The design process is about throwing it all in there and then sifting through it, editing out what is extraneous, clouding the vision and is jacking up the cost unnecessarily.

Billard Architecture Inc. has a house that is under construction with a $4 Million build budget. That sounds like a great construction budget for a single family house, but the reality is that even after the rigorous editing that happened through the design process, it was still coming in about $200,000 over budget for the client.

At this point we enter what the industry calls the “value engineering” stage. Many Architects hate this part of a project., it is akin to cutting off fingers on your baby because they may not really need them. Professionals sit around debating whether the little finger is really all that useful and maybe we can save some pennies by simply cutting it off. That is how it can feel for an Architect.

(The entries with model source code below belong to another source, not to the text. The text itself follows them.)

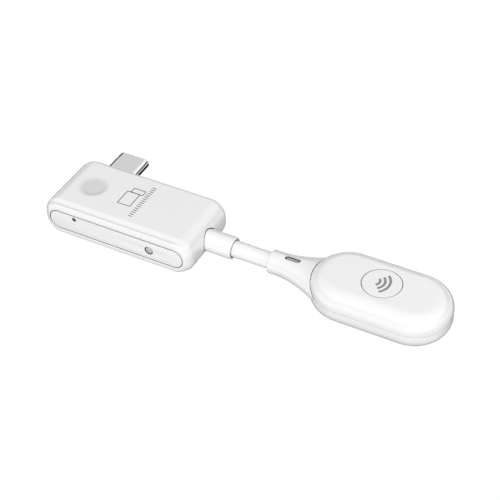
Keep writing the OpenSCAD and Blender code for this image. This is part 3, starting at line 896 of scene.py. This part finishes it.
def pod_distance(p, grow=0.0):
    """Distance from a point to the pod's surface, negative inside."""
    half = (POD_HI - POD_LO) / 2
    core = half.x - half.y
    x = max(abs(p[0] - POD_X) - core, 0)
    flat = math.hypot(x, p[1]) - (half.y - POD_ROUND)
    high = abs(p[2] - POD_MID) - (half.z - POD_ROUND)
    outside = math.hypot(max(flat, 0), max(high, 0))
    return outside + min(max(flat, high), 0) - POD_ROUND - grow


def neck_point(x, angle):
    """A point of the neck's loft: round at the mouth, wider and squarer towards the pod."""
    share = max(0.0, (x - NECK_STRAIGHT) / (NECK_REACH - NECK_STRAIGHT))
    wide = NECK_RADIUS + (NECK_FLARE - NECK_RADIUS) * share ** NECK_CURVE
    n = 2 + (NECK_SQUARE - 2) * (wide - NECK_RADIUS) / (NECK_FLARE - NECK_RADIUS)
    c, s = math.cos(angle), math.sin(angle)
    return (NECK_LO.x + x,
            wide * math.copysign(abs(c) ** (2 / n), c),
            LEAD_Z + NECK_RADIUS * math.copysign(abs(s) ** (2 / n), s))


def neck_limit(angle):
    """How far along the neck its outline meets the pod's surface, less the seam's gap."""
    low, high = 4 * MM, NECK_REACH
    for _ in range(40):
        mid = (low + high) / 2
        if pod_distance(neck_point(mid, angle), NECK_SEAM_GAP) > 0:
            low = mid
        else:
            high = mid
    return low


def neck_seam_ring(angles, ends, inset, back):
    """A ring just inside the neck's seam edge, kept clear of the gap to the pod."""
    ring = []
    for angle, end in zip(angles, ends):
        p = Vector(neck_point(end - back, angle))
        p -= Vector((0, p.y, p.z - LEAD_Z)).normalized() * inset
        for _ in range(6):
            p.x -= seam_step_back(p)
        ring.append(tuple(p))
    return ring


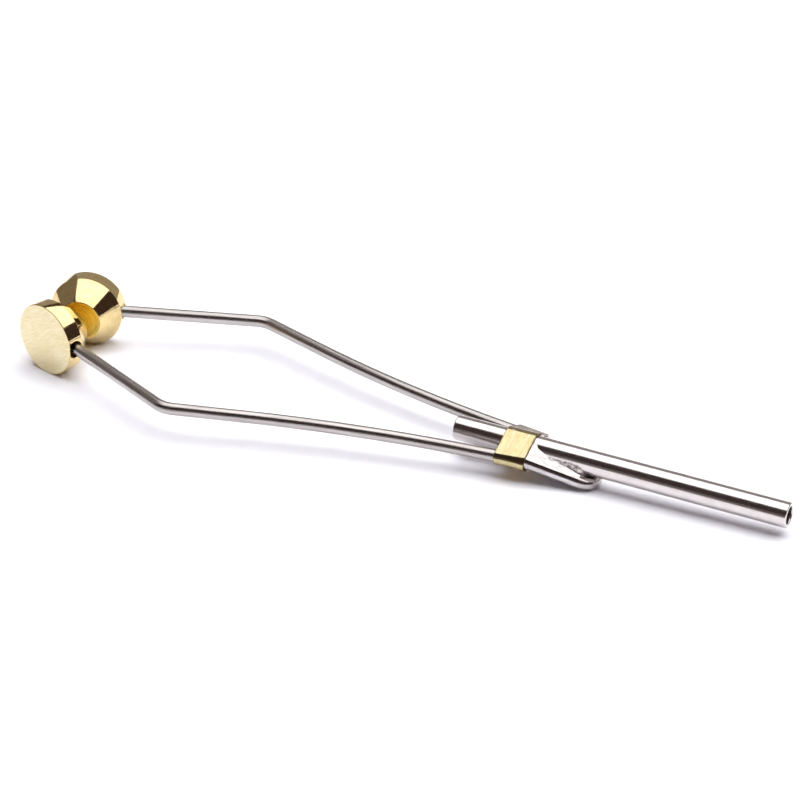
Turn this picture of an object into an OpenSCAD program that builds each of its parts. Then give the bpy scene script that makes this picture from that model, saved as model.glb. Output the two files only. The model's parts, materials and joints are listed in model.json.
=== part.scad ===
// Fly-tying bobbin holder: a thin steel tube soldered to a hairpin of spring
// wire, whose two sprung arms end in turned brass knobs that hold a thread spool.
// It lies as on a table: +X from the knobs to the tube's tip, +Y to the left
// arm, +Z up. The origin is under the middle of the part, on the table.

/* [Thread tube] */
// Outer diameter of the tube
tube_d = 3.2; // [2.4:0.1:4]
// Bore that the thread runs through
tube_bore_d = 2.2; // [1.2:0.1:2.8]
// Length of the tube
tube_l = 44; // [36:1:60]
// How far the tube reaches back past the band, towards the arms
tube_back = 6.9; // [3:0.1:12]
// Slope of the tube down towards its tip, in degrees
tube_droop = 1.1; // [0:0.1:2]
// Rounding of the tube's mouths, inside and out
tube_lip = 0.2; // [0.05:0.05:0.3]

/* [Spring wire] */
// Diameter of the wire
wire_d = 1.6; // [1:0.1:2]
// Solder-filled gap between the tube and each leg, at the legs' turn
leg_gap = 0.45; // [0.1:0.05:1.5]
// Height of the legs' axes over the hairpin's, at their turn
leg_rise = 2; // [1.6:0.1:2.4]
// Radius of each leg's slight turn down to the hairpin, inside the band
leg_r = 4; // [3:0.5:8]
// Angle of each leg to the middle, in degrees, from its turn to the bow
leg_splay = 7.8; // [4:0.2:12]
// Distance along X from the legs' turn to the middle of the bow
bow_run = 21.2; // [16:0.2:30]
// Radius of the long bow in each arm
bow_r = 172; // [100:2:220]
// Angle of each arm to the middle, in degrees, from the bow to the elbow
arm_splay = 17.4; // [14:0.1:22]
// Distance along X from the middle of the bow to the elbow
elbow_run = 23.8; // [16:0.2:30]
// Height of the elbows over the legs
elbow_rise = 1.3; // [0:0.1:3]
// Radius of the elbow, to the middle of the wire
elbow_r = 3.5; // [2:0.5:8]
// Level distance from the elbow to the mouth of the knob's hole
reach = 19; // [14:0.1:25]
// Stretch of each arm, back from the band, that bends when the arms spread
flex_run = 9.5; // [6:0.5:14]

/* [Hairpin] */
// Distance along X from the legs' turn to the middle of the hairpin's tip
hairpin_run = 8.7; // [7:0.1:12]
// Distance between the legs' axes at the tip
hairpin_w = 2.7; // [2.2:0.1:3.4]
// Clearance between the tube and the hairpin's tip, which solder fills
tip_gap = 0.05; // [0.02:0.01:0.2]

/* [Knobs] */
// Diameter of the knob's rim
knob_d = 9.8; // [8:0.1:12]
// Brass left across the rim on each side of the wire's hole
rim_wall = 0.26; // [0.2:0.02:1]
// Length of the cone that centres the spool
cone_l = 2.8; // [1.5:0.1:5]
// Diameter of the cone's small end
seat_d = 5.6; // [3:0.1:7]
// Angle that the knobs' axes lean towards the tube, in degrees
knob_toe = 15; // [8:0.5:22]
// Least gap between the two knobs at rest
knob_gap = 0.3; // [0.2:0.1:6]
// Chamfer of the rim's outer edge
rim_edge = 0.12; // [0.04:0.02:0.2]
// Chamfer of the cone's small end
seat_edge = 0.1; // [0.05:0.05:0.3]
// Depth that the wire reaches into the knob, from the rim's surface
socket_l = 4.2; // [3:0.1:4.6]
// Clearance between the wire and its hole, all round and at the bottom
socket_gap = 0.04; // [0.02:0.01:0.1]

/* [Clamp band] */
// Width of the brass strip, along the tube
band_w = 4; // [3:0.1:7]
// How far the band's front edge lies past the legs' turn
band_lead = 0.8; // [0.2:0.1:1.4]
// Thickness of the brass strip
band_t = 0.4; // [0.2:0.05:0.8]
// Film of solder between the strip and what it holds
film = 0.05; // [0.04:0.01:0.1]

/* [Solder] */
// How far the fillet stops short of the hairpin's tip
fillet_stop = 1.4; // [0.5:0.1:4]
// How far the fillet stays inside the outline of the legs and the tube
fillet_dip = 0.15; // [0.05:0.05:0.3]

/* [Hidden] */
$fn = 64;
hull_fn = 32;
far = 200;
over = 0.2;
slab = 0.01;
wire_sides = 24;
chord_gap = 0.006;
lip_share = 0.4;

steel = "gainsboro";
brass = "goldenrod";
solder = "silver";

// Radii
wire_r = wire_d / 2;
tube_r = tube_d / 2;
knob_r = knob_d / 2;
seat_r = seat_d / 2;
hole_r = wire_r + socket_gap;
rim_w = 2 * (hole_r + rim_wall);

// The left half of the wire's corners, along X from the legs' turn.
// The wire lies on the table at the hairpin's tip, and the knobs at their rims.
leg_y = tube_r + leg_gap + wire_r;
leg_z = wire_r + leg_rise;
bow_y = leg_y + bow_run * tan(leg_splay);
elbow_y = bow_y + elbow_run * tan(arm_splay);
elbow_z = leg_z + elbow_rise;
rise_per_run = elbow_rise / (bow_run + elbow_run);
knob_y = knob_gap / 2 + cos(knob_toe) * (rim_w / 2 + cone_l) + sin(knob_toe) * seat_r;
mouth_y = knob_y + knob_r * sin(knob_toe);
mouth_run = bow_run + elbow_run + sqrt(reach ^ 2 - (elbow_y - mouth_y) ^ 2);
knob_run = mouth_run + knob_r * cos(knob_toe);

// The part's two ends, along X from the legs' turn, and its middle
back_end = -knob_run - sin(knob_toe) * (rim_w / 2 - rim_edge) - knob_r * cos(knob_toe);
tube_start = band_lead - band_w - tube_back;
front_end = tube_start + tube_l * cos(tube_droop);
leg_x = -(back_end + front_end) / 2;
band_front = leg_x + band_lead;
band_back = band_front - band_w;
tip_x = leg_x + hairpin_run;
pivot_x = band_back - flex_run;

knob_c = [leg_x - knob_run, knob_y, knob_r];
mouth_c = [leg_x - mouth_run, mouth_y, knob_r];
elbow_c = [leg_x - bow_run - elbow_run, elbow_y, elbow_z];
bow_c = [leg_x - bow_run, bow_y, leg_z + rise_per_run * bow_run];
leg_c = [leg_x, leg_y, leg_z];
tip_c = [tip_x, hairpin_w / 2, wire_r];

// The way out of the knob's hole, along the wire to the elbow
mouth_way = unit(elbow_c - mouth_c);
wire_end = mouth_c - mouth_way * socket_l;

// The wire's corners from its left end to its right one, and their radii
WIRE = [wire_end, elbow_c, bow_c, leg_c, tip_c,
        across(tip_c), across(leg_c), across(bow_c), across(elbow_c), across(wire_end)];
tip_r = tip_c.y / tan(turn_at(WIRE, 4) / 2);
RADII = [0, elbow_r, bow_r, leg_r, tip_r, tip_r, leg_r, bow_r, elbow_r, 0];

// The tube's axis passes over the hairpin's tip and slopes down from the knobs'
// end to its own tip. run counts along X from the legs' turn.
function tube_z(x) = wire_d + tip_gap + tube_r / cos(tube_droop) - (x - tip_x) * tan(tube_droop);
function tube_at(run) = [leg_x + run, 0, tube_z(leg_x + run)];

// Where the left leg's axis crosses a plane square to X, at a run from the legs' turn
function leg_at(run) =
    run < 0 ? [leg_y - run * tan(leg_splay), leg_z - run * rise_per_run] :
    [leg_y + (tip_c.y - leg_y) * run / hairpin_run, leg_z + (tip_c.z - leg_z) * run / hairpin_run];

function across(p) = [p.x, -p.y, p.z];
function unit(v) = v / norm(v);
function way(p, i) = unit(p[i + 1] - p[i]);
function turn_at(p, i) = acos(way(p, i - 1) * way(p, i));
function trim_at(i) = RADII[i] == 0 ? 0 : RADII[i] * tan(turn_at(WIRE, i) / 2);

// Points along the bend at corner i, close enough to miss the true arc by no
// more than chord_gap, and along the wire from one corner to another
function bend_steps(i) = max(2, ceil(turn_at(WIRE, i) / (2 * acos(1 - chord_gap / RADII[i]))));
function bend_points(i) =
    let (into = way(WIRE, i - 1), axis = unit(cross(into, way(WIRE, i))), side = cross(axis, into),
         start = WIRE[i] - into * trim_at(i), steps = bend_steps(i))
    [for (k = [0 : steps]) let (a = turn_at(WIRE, i) * k / steps)
        start + RADII[i] * (into * sin(a) + side * (1 - cos(a)))];
function run_points(first, last) =
    [WIRE[first], for (i = [first + 1 : 1 : last - 1]) each bend_points(i), WIRE[last]];

// Neighbouring points that coincide are one
function clear(p) = [for (i = [0 : len(p) - 1]) if (i == 0 || norm(p[i] - p[i - 1]) > slab) p[i]];
function heading(p, i) =
    i == 0 ? unit(p[1] - p[0]) :
    i == len(p) - 1 ? unit(p[i] - p[i - 1]) :
    unit(unit(p[i] - p[i - 1]) + unit(p[i + 1] - p[i]));

// A round rod swept along points, with a ring of corners square to each heading
module sweep(points, d) {
    p = clear(points);
    rings = [for (i = [0 : len(p) - 1])
        let (along = heading(p, i), side = unit(cross([0, 0, 1], along)), up = cross(along, side))
        for (k = [0 : wire_sides - 1]) let (a = 360 * k / wire_sides)
            p[i] + d / 2 * (side * cos(a) + up * sin(a))];
    last = (len(p) - 1) * wire_sides;
    polyhedron(rings, [
        [for (k = [0 : wire_sides - 1]) k],
        [for (k = [wire_sides - 1 : -1 : 0]) last + k],
        for (i = [0 : wire_sides : last - 1], k = [0 : wire_sides - 1])
            let (next = (k + 1) % wire_sides)
            each [[i + next, i + k, i + wire_sides + k],
                  [i + next, i + wire_sides + k, i + wire_sides + next]]]);
}

// The wire between two of its corners
module wire_run(first, last) {
    sweep(run_points(first, last), wire_d);
}

// What is drawn along Z, moved to a point and turned to a direction
module aimed(point, way) {
    translate(point)
        rotate([0, acos(way.z), atan2(way.y, way.x)])
            children();
}

// A round rod from one point to another
module rod(from, to, d) {
    aimed(from, unit(to - from))
        cylinder(d = d, h = norm(to - from));
}

// A slice of space between two places along X
module between(x0, x1) {
    translate([x0, -far, -far])
        cube([x1 - x0, 2 * far, 2 * far]);
}

module mirrored(side) {
    mirror([0, side < 0 ? 1 : 0, 0])
        children();
}

// The tube's outside as a solid rod, for cutting its neighbours
module tube_solid() {
    rod(tube_at(tube_start), tube_at(front_end), tube_d);
}

// The outline round both legs and the tube, a thin slab at a run from the legs'
// turn. grow sets it off outwards.
module bundle_slab(run, grow) {
    leg = leg_at(run);
    x = leg_x + run;
    for (y = [-leg[0], leg[0]])
        translate([x, y, leg[1]])
            rotate([0, 90, 0])
                cylinder(r = wire_r + grow, h = slab, center = true, $fn = hull_fn);
    translate([x, 0, tube_z(x)])
        rotate([0, 90, 0])
            cylinder(r = tube_r + grow, h = slab, center = true, $fn = hull_fn);
}

// The same outline over the band's whole width, running a little past both its edges
module bundle(grow) {
    hull()
        for (run = [band_lead - band_w - over, 0, band_lead + over])
            bundle_slab(run, grow);
}

module thread_tube() {
    bore_r = tube_bore_d / 2;
    lip = min(tube_lip, lip_share * (tube_r - bore_r));
    color(steel)
        aimed(tube_at(tube_start), unit(tube_at(front_end) - tube_at(tube_start)))
                rotate_extrude()
                    polygon([[bore_r + lip, 0], [tube_r - lip, 0], [tube_r, lip],
                             [tube_r, tube_l - lip], [tube_r - lip, tube_l],
                             [bore_r + lip, tube_l], [bore_r, tube_l - lip], [bore_r, lip]]);
}

module clamp_band() {
    color(brass)
        difference() {
            intersection() {
                bundle(film + band_t);
                between(band_back, band_front);
            }
            bundle(film);
        }
}

module band_solder() {
    color(solder)
        difference() {
            intersection() {
                bundle(film);
                between(band_back, band_front);
            }
            tube_solid();
            wire_run(2, 4);
            wire_run(5, 7);
        }
}

module loop_solder() {
    end_run = hairpin_run - fillet_stop;
    end = leg_at(end_run);
    color(solder)
        difference() {
            intersection() {
                hull() {
                    bundle_slab(band_lead, -fillet_dip);
                    for (y = [-end[0], end[0]])
                        translate([leg_x + end_run, y, end[1]])
                            sphere(r = wire_r - fillet_dip, $fn = hull_fn);
                }
                between(band_front, tip_x);
            }
            tube_solid();
            wire_run(2, 7);
        }
}

module wire_hairpin() {
    color(steel)
        intersection() {
            wire_run(2, 7);
            between(band_back, tip_x + wire_d);
        }
}

module flexure(side) {
    color(steel)
        mirrored(side)
            intersection() {
                wire_run(1, 3);
                between(pivot_x, band_back);
            }
}

// From the knob's hole to where the arm turns as it spreads
module arm(side) {
    color(steel)
        mirrored(side)
            intersection() {
                wire_run(0, 3);
                between(-far, pivot_x);
            }
}

// A knob turned about its own axis, with the outer face at -rim_w / 2
module knob(side) {
    face = -rim_w / 2;
    end = rim_w / 2 + cone_l;
    color(brass)
        mirrored(side)
            difference() {
                translate(knob_c)
                    rotate([90, 0, knob_toe])
                        rotate_extrude()
                            polygon([[0, face], [knob_r - rim_edge, face], [knob_r, face + rim_edge],
                                     [knob_r, rim_w / 2], [seat_r, end - seat_edge],
                                     [seat_r - seat_edge, end], [0, end]]);
                rod(wire_end - mouth_way * socket_gap, mouth_c + mouth_way * knob_r, 2 * hole_r);
            }
}

thread_tube();
clamp_band();
wire_hairpin();
flexure(1);  // left_flexure
flexure(-1);  // right_flexure
arm(1);  // left_arm
arm(-1);  // right_arm
knob(1);  // left_knob
knob(-1);  // right_knob
band_solder();
loop_solder();
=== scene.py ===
import json
import math
import bmesh
import bpy
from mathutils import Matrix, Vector, noise


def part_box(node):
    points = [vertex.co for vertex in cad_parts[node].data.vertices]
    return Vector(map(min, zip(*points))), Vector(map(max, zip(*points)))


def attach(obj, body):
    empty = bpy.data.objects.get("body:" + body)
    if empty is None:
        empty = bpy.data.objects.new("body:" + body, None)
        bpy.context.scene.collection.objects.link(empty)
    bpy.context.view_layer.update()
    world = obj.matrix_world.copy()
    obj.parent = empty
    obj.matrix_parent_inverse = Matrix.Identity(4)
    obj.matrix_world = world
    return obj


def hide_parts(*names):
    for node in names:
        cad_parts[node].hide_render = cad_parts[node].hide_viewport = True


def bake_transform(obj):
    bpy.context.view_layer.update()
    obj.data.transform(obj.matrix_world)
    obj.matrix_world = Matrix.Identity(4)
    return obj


# A fly-tying bobbin holder: a thread tube, soldered and banded to a hairpin of
# spring wire, whose two sprung arms end in turned brass knobs for the spool.

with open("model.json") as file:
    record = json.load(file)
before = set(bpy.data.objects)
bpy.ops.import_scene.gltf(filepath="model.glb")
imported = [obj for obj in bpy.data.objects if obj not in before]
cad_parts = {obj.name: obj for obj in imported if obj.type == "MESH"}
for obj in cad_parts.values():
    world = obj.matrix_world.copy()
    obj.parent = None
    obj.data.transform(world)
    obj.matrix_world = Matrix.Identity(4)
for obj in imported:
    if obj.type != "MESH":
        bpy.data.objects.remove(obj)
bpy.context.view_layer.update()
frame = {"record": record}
mounts = {mount["name"]: mount for mount in frame["record"]["mounts"]}

MM = 0.001
UP = Vector((0, 0, 1))


def millimetres(place):
    return Vector(place) / MM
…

When you walk down a street and see a great piece of Architecture, know that many of its little fingers were amputated in order to get it built. But it is still a great piece of work.

That is because the Architect anticipated, even after the design was deemed “final” and accepted by the client and went through all but the final cost estimate, that there would be a need to cut something. Rarely does a project not go through this phase. It has happened (gleefully) to me a few times where either the project came in under budget or the client just could not live without a particular perk in the design. The best Architects anticipate the value engineering and even after all the editing they still keep a few things in there that would be great to have but could be cut if need be and not kill the design’s core intent.

In order to realize the cost savings on our project we sat with the client and the contractor and looked at the design to see where we could save some money. It was clear with this project, that the savings could be derived from the glazing. The rest of the bones of the house were non-negotiable in terms of editing as they represented the soul of the project and if changed, the whole intent would be lost.

We sat with the glazing manufacturer and spent an hour pouring over the plans and found the savings. Our design was loaded with glass as per the client’s request, but by justifying the existence of each window we found that it was possible to edit further by removing select windows here or making others smaller. Within a few hours we had cut $200,000 from the construction cost without touching the soul of the design.

We were able to value engineer the design in such a way that no one will ever know that it is missing anything or have the feeling that it could have been more.

The point is that we as Architects, always have to expect this, especially with such a volatile market and with construction costs rising. A cost estimate today is rarely valid a year from now when the project is being built.

We never want a passerby to remark, “yeah, it’s an okay building, but it could have been so much more” and it be due to value engineering.

Design your baby to have six fingers and expect that the sixth one will need to be cut off.